Waiting for Corvus

“A show of hands in 19 acts”

In 2020, my wife Caroline and I collaborated to make a puppet show, which soon escalated into a feature-length movie. Drawing from Samuel Beckett’s Waiting for Godot, the film satirizes the Covid-19 era.

Trailer

The film was entirely DIY and contrived during lockdown. I wrote the 19 acts over the first 19 days of May.

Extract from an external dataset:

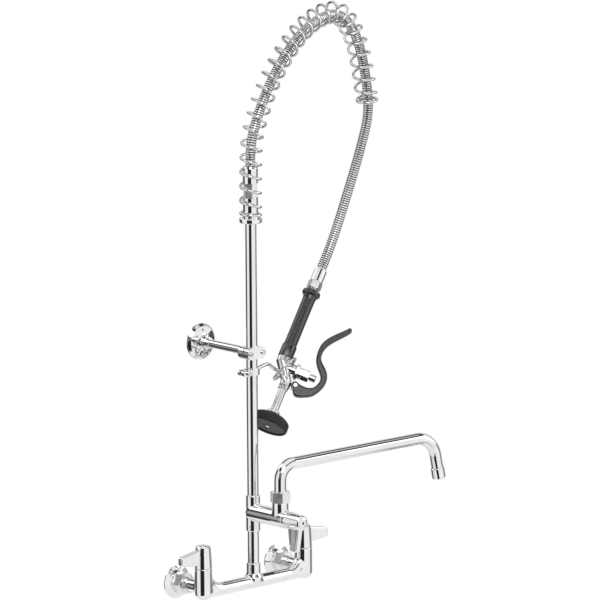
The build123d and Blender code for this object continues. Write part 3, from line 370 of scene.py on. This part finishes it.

For the voiceover recording studio, we blanketed the walls of a room with spare sheets and duvets; for set design, Caroline dolled up wood hand manikins and, since nothing was open, scoured eBay and Etsy for props; for the musical score, aside from harmonica, I ‘played’ all the ‘instruments’ on an electric piano and composed using the Garageband audio software that came free with my laptop.

We haven’t released the full video to the public yet, and no one has seen it aside from a handful of friends and a few myopic, pea-brained screeners from leading film festivals who rejected our submission.

I’m kidding about them being myopic and pea-brained.

(I’m not.)

Overview

Two hands, Glynid and Hynus, are trapped together indoors, waiting for a virus that is wreaking havoc in the outer world. Glynid is an anxiety-riddled know–it–all who dogmatically follows ‘the science,’ while Hynus is an ignoramus whose nonsensical belligerence highlights the absurdity of their situation.

Connected to the outside world by a window that doubles as a screen, the waiting game soon frays into paranoiac exchanges, conspiratorial musings, and bouts of reflection that lead to self–loathing in one hand and self–care in the other. As the objects that once held meaning to them disappear while they wait, a new reality grows around them, if only they had the eyes to see it.